= Luçie Miloti =

Albanian folk singer

Luçie Miloti (1930–2006) was an Albanian folk singer from Shkodra where she developed her interest in the area's traditional music. While still in her teens, she moved to Tirana where she performed as a soloist with the Albanian National Song and Dance Ensemble (Ansamblit të Këngëve dhe Valleve Popullore) over the next 30 years, releasing recordings from Radio Tirana.

==Biography==
Born on 11 May 1930 in Shkodra in Northern Albania, Miloti was brought up in a family involved in the traditional music of the city and began singing on the stage when she was just 12. Encouraged by the composer Prenkë Jakova, she began singing at Shkroda's House of Culture and performed on Radio Shkodra. In 1946, she moved to Tirana with her parents where she studied singing under the soprano Jorgjia Filçe-Truja at the Jordan Misja Lyceum.

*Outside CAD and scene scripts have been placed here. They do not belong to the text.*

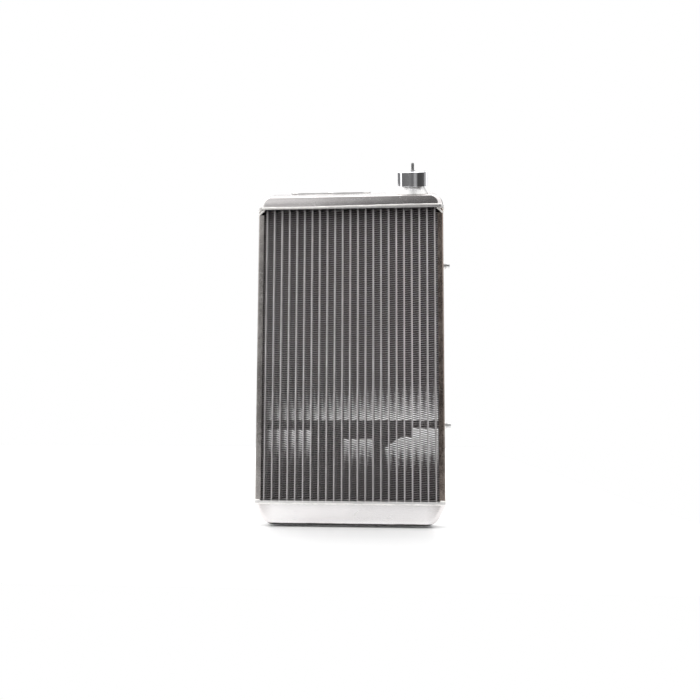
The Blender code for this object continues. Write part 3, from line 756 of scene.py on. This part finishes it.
def resample(path, step, closed):
    """Even steps along a route of points."""
    route = [Vector(point) for point in path] + ([Vector(path[0])] if closed else [])
    spans = [(b - a).length for a, b in zip(route, route[1:])]
    total = sum(spans)
    count = max(4, int(total / step))
    made = []
    for i in range(count if closed else count + 1):
        target = total * i / count
        index = 0
        while index < len(spans) - 1 and target > spans[index]:
            target -= spans[index]
            index += 1
        made.append(route[index].lerp(route[index + 1], target / max(spans[index], 1e-9)))
    return made


def weld(name, path, radius, seed, closed=True, ripple=1.5 * MM, wander=0.25 * MM):
    """A hand-laid bead: overlapping ripples of slightly uneven width on a wandering line."""
    points = resample(path, ripple / RIPPLE_STEPS, closed)
    count = len(points)
    loops = []
    for i, point in enumerate(points):
        before = points[i - 1] if closed or i else point
        after = points[(i + 1) % count] if closed or i < count - 1 else point
        along = (after - before).normalized()
        across = along.cross(Vector((0, 0, 1)))
        across = (across if across.length > 0.2 else along.cross(Vector((0, 1, 0)))).normalized()
        upward = across.cross(along)
        place = point * 90 + Vector((seed * 7.3, 0, 0))
        drift = Vector([noise.noise(place + Vector(apart)) for apart in ((0, 0, 0), (0, 9, 0), (0, 0, 9))])
        part = i / RIPPLE_STEPS % 1
        scallop = math.sqrt(1 - (2 * part - 1) ** 2) - 0.7
        uneven = noise.noise(point * 160 + Vector((seed, 0, 0)))
        swell = 1 + RIPPLE_SWELL * scallop + UNEVEN_SWELL * uneven
        end = 1.0 if closed else min(1.0, 0.35 + min(i, count - 1 - i) * 0.16)
        loops.append(wheel(point + drift * wander, across, upward, radius * swell * end, WELD_SIDES))
    mesh = loops_mesh(name, loops, closed=closed)
    keep_in_box(mesh)
    piece(name, mesh, WELD)
    mesh.set_sharp_from_angle(angle=math.radians(70))


def ring_path(matrix, radius, height):
    spots = [(radius * math.cos(turn), radius * math.sin(turn), height) for turn in around(40)]
    return [matrix @ Vector(spot) for spot in spots]


def make_seam_welds():
    """The long beads that join each tank to its header. The upper one sags towards the left."""
    seam = rounded_rectangle(TANK_HALF_WIDTH - 0.3 * MM, TANK_HALF_DEPTH - 0.1 * MM, TANK_FILLET)
    weld("bottom_seam_weld", [(x, y, BOTTOM_SEAM) for x, y in seam], 0.9 * MM, 1)
    long_seam = resample([(x, y, 0) for x, y in seam], 4 * MM, True)
    sag_from, sag_over, most = 80 * MM, 140 * MM, 1.9 * MM
    drop = [most * min(1, max(0, (sag_from - point.x) / sag_over)) for point in long_seam]
    line = [(p.x, p.y * 1.012, TOP_SEAM + 0.2 * MM - sag) for p, sag in zip(long_seam, drop)]
    weld("top_seam_weld", line, 1.1 * MM, 2, wander=0.4 * MM)


def make_channel_welds():
    """Beads around the ends of the side channels, and along their notched corners."""
    lip = SIDE_LIP + 0.5 * MM
    face = SIDE_FACE - 0.2 * MM
    deep = SIDE_DEPTH - 0.2 * MM
    for side, side_name in ((-1, "left"), (1, "right")):
        for height, end_name in ((CORE_BOTTOM + 0.3 * MM, "bottom"), (CORE_TOP - 0.3 * MM, "top")):
            front = [(lip, -deep), (face - MM, -deep), (face, -deep + MM)]
            rear = [(x, -y) for x, y in reversed(front)]
            path = [(side * x, y, height) for x, y in front + rear]
            weld(f"{end_name}_{side_name}_corner_weld", path, 1.25 * MM, 5 + side, closed=False)
        for depth, face_name in ((-deep - 0.3 * MM, "front"), (deep + 0.3 * MM, "rear")):
            gusset = ((112.5, 0), (116.5, 3.4), (120.3, 7.6))
            path = [(side * x * MM, depth, CORE_TOP - drop * MM) for x, drop in gusset]
            weld(f"{face_name}_{side_name}_gusset_weld", path, 1.2 * MM, 60 + side, closed=False)


def make_fitting_welds():
    """Round beads at the roots of the neck, the pipes and the bosses."""
    weld("neck_weld", ring_path(NECK_FRAME, 19.6 * MM, 0.2 * MM), 0.6 * MM, 11)
    for node, seed in (("inlet_pipe", 12), ("outlet_pipe", 13)):
        weld(f"{node}_weld", ring_path(rearward(node), 9.4 * MM, 0.3 * MM), 1.0 * MM, seed)
    for node, seed in (("drain_boss", 14), ("sensor_boss", 15)):
        weld(f"{node}_weld", ring_path(rearward(node), 7.6 * MM, 0.4 * MM), 0.8 * MM, seed, ripple=1.2 * MM)


# ------------------------------------------------------------------ neck and cap

def make_neck():
    profile = [
        (10, -3.2), (12.6, -3.2), (12.6, 0.3), (19.6, 0.3), (19.75, 0.45), (19.75, 0.7), (19.6, 1.0),
        (18.9, 2.1), (18.1, 3.5), (17.2, 5.0), (16.2, 6.6), (15.6, 7.6), (15.4, 8.6), (15.4, 14), (16.7, 15),
        (16.7, 19.4), (16.3, 20), (13.8, 20),
        (13.5, 19.7), (13.5, 9.2), (13.3, 9), (10.3, 9), (10, 8.7),
    ]
    mesh = turned("neck_tube", profile, 96, matrix=NECK_FRAME)
    piece("neck_tube", mesh, NECK_LIT_CASTING, replaces=["filler_neck"])


CAP_RADIUS = 20.5 * MM
CAP_FLUTES = 12
FLUTE_HOLLOW = 0.6 * MM
RIDGE_LAND = 0.1 * MM
CUSP_ANGLE = math.radians(17)
CAP_BOTTOM = 9.8 * MM


def fluted(radius, height, angle):
    """Outer skin of the cap: hollow thumb flutes that meet in narrow ridges."""
    if radius < CAP_RADIUS - 2.2 * MM or height < CAP_BOTTOM:
        return radius
    half = math.pi / CAP_FLUTES
    turn = (angle - CUSP_ANGLE) % (2 * half) - half
    chord = CAP_RADIUS * math.cos(half) / math.cos(turn)
    skin = chord - FLUTE_HOLLOW * (1 - (turn / half) ** 2)
    return radius - CAP_RADIUS + min(skin, CAP_RADIUS - RIDGE_LAND)


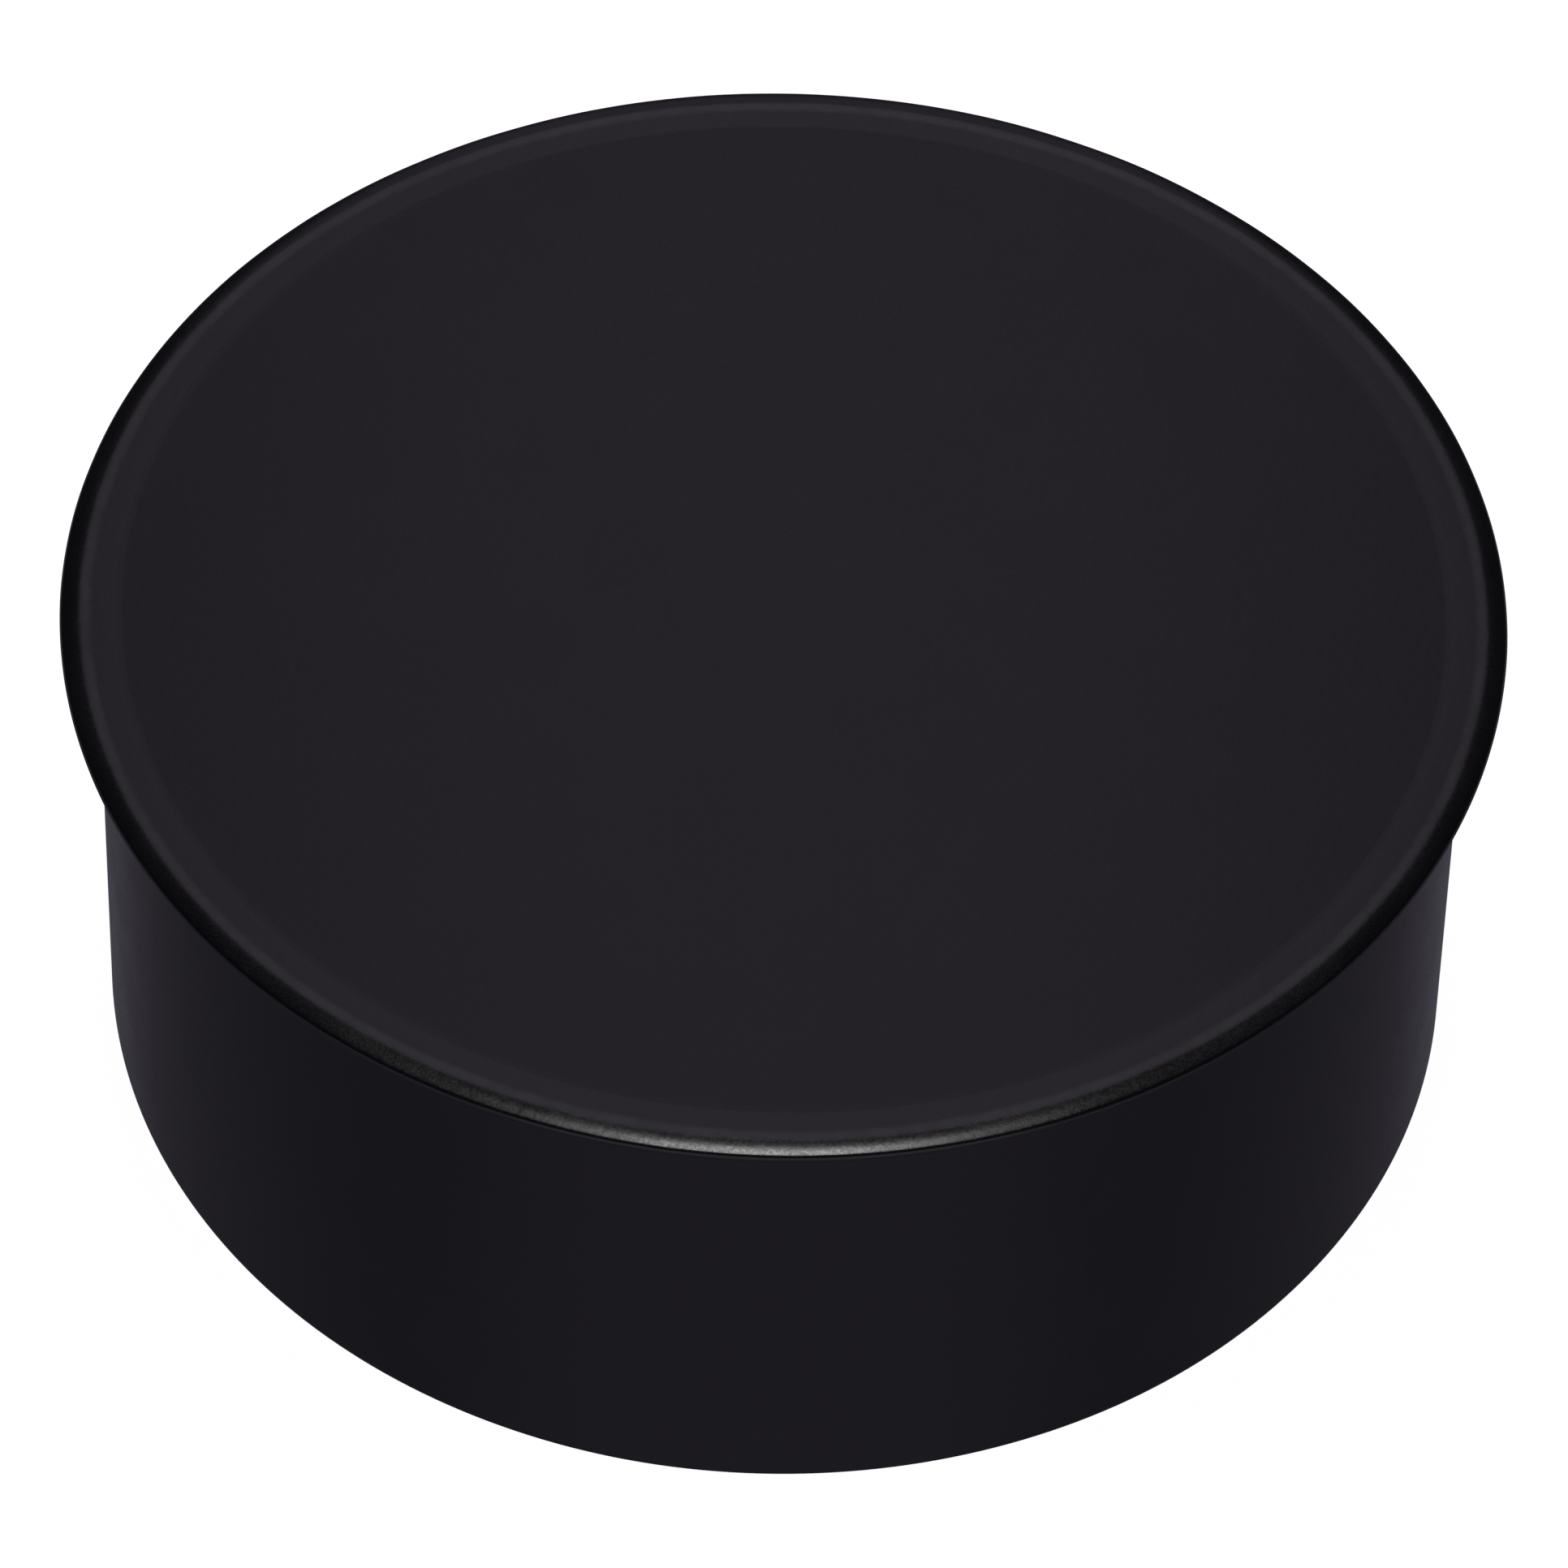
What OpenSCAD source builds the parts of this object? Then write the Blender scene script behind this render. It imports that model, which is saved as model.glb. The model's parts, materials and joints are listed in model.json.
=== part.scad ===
// Stove pipe end cap: a pressed round plate, hemmed over the flange of a sheet steel collar
// that plugs into the pipe. Z is the cap's axis and the collar's open edge stands on z = 0.

/* [Collar] */
// Outside diameter of the collar, which plugs into a pipe of 150 mm bore
collar_d = 149.5; // [100:0.5:200]
// Length of the collar that goes into the pipe, from its open edge to the rim
insert_l = 57.3; // [30:0.1:100]
// Thickness of the steel sheet that both the collar and the plate are made of
sheet_t = 0.4; // [0.35:0.05:0.5]
// Inside radius of the bend between the collar's wall and its flange
bend_r = 0.3; // [0.2:0.1:0.3]

/* [Lap joint] */
// Width of the overlap where the ends of the collar's strip meet
lap_w = 14; // [8:1:20]
// Width of the joggle that steps the inner end of the strip under the outer end
joggle_w = 3; // [2:0.5:6]
// Number of spot welds down the overlap
weld_count = 4; // [2:1:5]
// Diameter of the dimple that each spot weld leaves
weld_d = 4.5; // [3:0.5:6]
// Depth of that dimple
weld_depth = 0.1; // [0.05:0.05:0.15]

/* [Rim] */
// How far the rim stands out past the collar, all round
rim_w = 4; // [3.5:0.1:6]
// Thickness of the sealant between the plate and the collar's flange
seal_t = 0.15; // [0.15:0.05:0.3]
// Outside radius of the gentle crown on the rim's upper face
crown_r = 8; // [7.5:0.5:9]
// Slope that the crown reaches before the rim's edge turns down, in degrees
crown_a = 16; // [14:1:16]

/* [End plate] */
// How far the edge of the recessed panel lies inside the collar's outside face
panel_inset = 2.3; // [2.3:0.1:10]
// Depth of the recessed panel below the rim
panel_depth = 0.15; // [0.1:0.05:0.4]
// Width of the pressed step round the panel
step_w = 1.2; // [1.2:0.1:2]

/* [Hidden] */
$fn = 180;

// Radii of the collar and the rim
collar_r = collar_d / 2;
inner_r = collar_r - sheet_t;
rim_r = collar_r + rim_w;

// Heights, from the open edge up
flange_z = insert_l + sheet_t;              // underside of the flange, on top of the hem's lip
bend_z = flange_z - bend_r;                 // top of the straight wall
top_z = flange_z + 2 * sheet_t + seal_t;    // top of the rim
rim_t = top_z - insert_l;                   // three layers of sheet and the sealant

// The hem: crown, edge and fold are arcs of the outer face that run on into each other
fold_r = sheet_t + 0.1;
edge_r = (rim_t - fold_r - crown_r * (1 - cos(crown_a))) / cos(crown_a);
crown_c = [rim_r - edge_r - (crown_r - edge_r) * sin(crown_a), top_z - crown_r];
edge_c = crown_c + (crown_r - edge_r) * [sin(crown_a), cos(crown_a)];
fold_c = edge_c + [edge_r - fold_r, 0];
lip_r = collar_r + bend_r + 0.2;            // inner edge of the hem's return lip
flange_r = crown_c.x + 1;                   // outer edge of the collar's flange
bend_c = [collar_r + bend_r, bend_z];

// The pressed step: two equal arcs, back to back
step_a = 2 * atan(panel_depth / step_w);
step_r = step_w / 2 / sin(step_a) - sheet_t / 2;    // at the face on the inside of each bend
step_in = collar_r - panel_inset - step_w / 2;      // where the flat panel ends
step_out = step_in + step_w;

// The lap joint, at the back of the collar, as angles about the axis
lap_start = 90 - lap_w / 2 / collar_r * 180 / PI;
lap_end = 180 - lap_start;
joggle_end = lap_end + joggle_w / collar_r * 180 / PI;
weld_pitch = bend_z / weld_count;

// A point at radius r and angle a
function at(r, a) = r * [cos(a), sin(a)];

// Points of an arc about c, from angle a to angle b. A start of 1 leaves out the first of them,
// where the arc runs on from another one.
function arc(c, r, a, b, start = 0) =
    let (steps = ceil(abs(b - a) / (r < 0.25 ? 30 : 7.5)))
    [for (i = [start:steps]) c + at(r, a + (b - a) * i / steps)];

function reversed(points) = [for (i = [len(points) - 1:-1:0]) points[i]];

// The hem in section, from the rim's flat top out and round to the fold, at a depth in the sheet
function hem(depth) = concat(
    arc(crown_c, crown_r - depth, 90, 90 - crown_a),
    arc(edge_c, edge_r - depth, 90 - crown_a, 0, 1),
    arc(fold_c, fold_r - depth, 0, -90, 1)
);

// One face of the plate in section, from the axis out and round the hem to the lip's edge
function plate_face(depth) = concat(
    [[0, top_z - panel_depth - depth]],
    arc([step_in, top_z - panel_depth + step_r], step_r + depth, -90, step_a - 90),
    arc([step_out, top_z - step_r - sheet_t], step_r + sheet_t - depth, 90 + step_a, 90, 1),
    hem(depth),
    [[lip_r, insert_l + depth]]
);

// A wedge from angle a to angle b, reaching well past the collar
module wedge(a, b) {
    polygon([[0, 0], for (i = [0:2]) at(2 * collar_r, a + (b - a) * i / 2)]);
}

// Plan of the collar's wall: a ring that is open at the joggle, the joggle's slanted step, and
// the inner layer of the overlap
module wall_plan() {
    difference() {
        circle(collar_r);
        circle(inner_r);
        wedge(lap_end, joggle_end);
    }
    polygon([
        at(collar_r, joggle_end), at(inner_r, joggle_end),
        at(inner_r - sheet_t, lap_end), at(inner_r, lap_end)
    ]);
    intersection() {
        difference() {
            circle(inner_r);
            circle(inner_r - sheet_t);
        }
        wedge(lap_start, lap_end);
    }
}

// Dimples that the spot welds leave in the face of the overlap at radius r
module weld_dimples(r) {
    for (i = [0:weld_count - 1])
        translate([0, r, (i + 0.5) * weld_pitch])
            rotate([90, 0, 0]) cylinder(h = 2 * weld_depth, d = weld_d, center = true);
}

module end_plate() {
    color([0.14, 0.14, 0.15])
        rotate_extrude() polygon(concat(plate_face(0), reversed(plate_face(sheet_t))));
}

module collar() {
    color([0.11, 0.11, 0.12]) {
        difference() {
            linear_extrude(bend_z) wall_plan();
            weld_dimples(collar_r);
            weld_dimples(inner_r - sheet_t);
        }
        rotate_extrude() polygon(concat(
            arc(bend_c, bend_r + sheet_t, 180, 90),
            [[flange_r, flange_z + sheet_t], [flange_r, flange_z]],
            arc(bend_c, bend_r, 90, 180)
        ));
    }
}

// The sealant fills what the plate and the flange leave free, from the root of the hem in to
// halfway round the collar's bend
module seam_seal() {
    inner_corner = bend_c + at(bend_r + sheet_t, 135);
    color([0.45, 0.43, 0.4]) rotate_extrude() polygon(concat(
        [[inner_corner.x, top_z - sheet_t]],
        hem(sheet_t),
        [[flange_r, flange_z], [flange_r, flange_z + sheet_t]],
        arc(bend_c, bend_r + sheet_t, 90, 135)
    ));
}

end_plate();
collar();
seam_seal();
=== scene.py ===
"""Looks of a black stove pipe end cap: a round plate hemmed over the flange of a rolled collar.

Lengths are in metres. Sizes that the CAD frame holds are read from it; the rest are the sheet's own
bends and gaps. The cap's axis is Z, it stands on the collar's open edge, and its lap joint is at +Y.
"""
import json
import math

import bmesh
import bpy
from mathutils import Matrix, Vector, noise


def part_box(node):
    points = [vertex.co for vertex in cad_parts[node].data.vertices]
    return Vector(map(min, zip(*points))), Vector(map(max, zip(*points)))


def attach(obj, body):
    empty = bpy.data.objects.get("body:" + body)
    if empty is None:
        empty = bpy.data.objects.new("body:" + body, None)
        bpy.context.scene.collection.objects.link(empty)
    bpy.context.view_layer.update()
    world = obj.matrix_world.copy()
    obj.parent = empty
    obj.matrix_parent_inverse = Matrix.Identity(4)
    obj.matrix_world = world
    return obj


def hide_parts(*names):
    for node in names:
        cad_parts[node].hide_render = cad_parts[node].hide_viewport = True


MM = 0.001

# The sheet, and how it is pressed and bent
SHEET = 0.4 * MM
PANEL_DEPTH = 0.06 * MM         # of the recessed panel; deeper, its step would draw a bright line
STEP_MIDDLE = 2.3 * MM          # from the collar's outside face in to the middle of the step
STEP_WIDTH = 1.2 * MM
CROWN_R = 8 * MM                # of the rounded shoulder that leads to the rim's edge
CROWN_ANGLE = 16                # slope that the shoulder reaches, in degrees
FOLD_R = 0.5 * MM               # outside radius of the fold under the rim's edge
LIP_GAP = 0.5 * MM              # between the collar and the hem's return lip
BEND_R = 0.3 * MM               # inside radius of the collar's bend
FLANGE_WIDTH = 2.3 * MM         # from the collar's outside face to the flange's edge
CUT_EDGE_R = 0.12 * MM          # softness of the sheet's cut edges

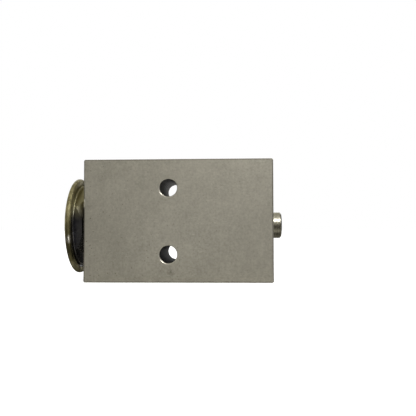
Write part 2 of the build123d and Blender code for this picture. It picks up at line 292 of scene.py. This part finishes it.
end_cloth, tree = new_tree("dark_end_cloth")
shine(tree, linear("4A4842"))
end_corners = [(END_X, END_FRONT, CURTAIN_FOOT), (END_X, END_BACK, CURTAIN_FOOT),
               (END_X, END_BACK, CURTAIN_TOP), (END_X, END_FRONT, CURTAIN_TOP)]
end_curtain = staged_sheet("end_curtain", end_corners, [(0, 1, 2, 3)], end_cloth)

card_paint, tree = new_tree("white_card")
shine(tree, linear("FFFFFF"))
card_corners = [(CARD_X[i], CARD_Y[j], CARD_Z) for i, j in ((0, 0), (1, 0), (1, 1), (0, 1))]
card = staged_sheet("card", card_corners, [(0, 1, 2, 3)], card_paint)

for sheet in (curtain, end_curtain, card):
    sheet.visible_camera = False
    sheet.visible_diffuse = False
    sheet.visible_shadow = False
print("only mirrored:", curtain.name, end_curtain.name, card.name)

# %% [markdown]
# ## The lamp
# One long and narrow soft box hangs above the valve, in front of it and well to the right. It
# lights the plain face from a slant, so that its grain shows, and being long it draws one clean
# bright line on the stub, where a bulb would leave a dot.

# %% Hang the soft box
def soft_box(name, place, aim, width, height, watts):
    """A rectangular area lamp at a place, turned to face the aim, both in millimetres."""
    lamp = bpy.data.lights.new(name, "AREA")
    lamp.shape = "RECTANGLE"
    lamp.size, lamp.size_y = width * MM, height * MM
    lamp.energy = watts
    holder = bpy.data.objects.new(name, lamp)
    holder.location = in_metres(*place)
    away = np.array(place) - np.array(aim)
    across = np.cross((0, 0, 1), away)
    across = across / np.linalg.norm(across)
    away = away / np.linalg.norm(away)
    axes = np.column_stack([across, np.cross(away, across), away])
    holder.rotation_euler = Matrix(axes.tolist()).to_euler()
    bpy.context.collection.objects.link(holder)
    return holder


key = soft_box("key_box", place=(98, -52, 140), aim=(10, 0, 19), width=270, height=26,
               watts=0.29)
print(key.name, "gives", round(key.data.energy, 2), "W")

# %% [markdown]
# ## Aluminium, sawn and tumbled
# The block is a slice of extruded aluminium bar. Its two plain faces were sawn and then tumbled
# with many others in a drum of stones, which leaves a matt grey that shows blurred light and no
# mirror image, with a fine grain, small pits and a few short scratches. A painted picture could
# carry all this, but patterns worked out from the place on the block keep their size in
# millimetres and need no unwrapping, so one material adds them up, one cell at a time.

# %% Start a finish, end it, and put it on
def start_finish(name, metallic, roughness, **more):
    """A new material: its tree, its shader, and the place on the object in millimetres."""
    material, tree = new_tree(name)
    shader = add(tree, "ShaderNodeBsdfPrincipled",
                 {"Metallic": metallic, "Roughness": roughness, **more})
    add(tree, "ShaderNodeOutputMaterial", {"Surface": shader})
    where = add(tree, "ShaderNodeTexCoord").outputs["Object"]
    place = add(tree, "ShaderNodeMapping", {"Vector": where, "Scale": (1 / MM,) * 3})
    return material, tree, shader, place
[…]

She became a soloist first at Radio Tirana under Paulin Palit and later with the Albanian Philharmonic Orchestra. In 1957, she joined the Albanian National Song and Dance Ensemble as a soloist where she remained until she was 45, when she retired. Many songs were specially composed for her. During her career, she performed some 500 songs, many of which gained international attention.

Miloti died in Tirana on 15 May 2006, a few days after her 76th birthday.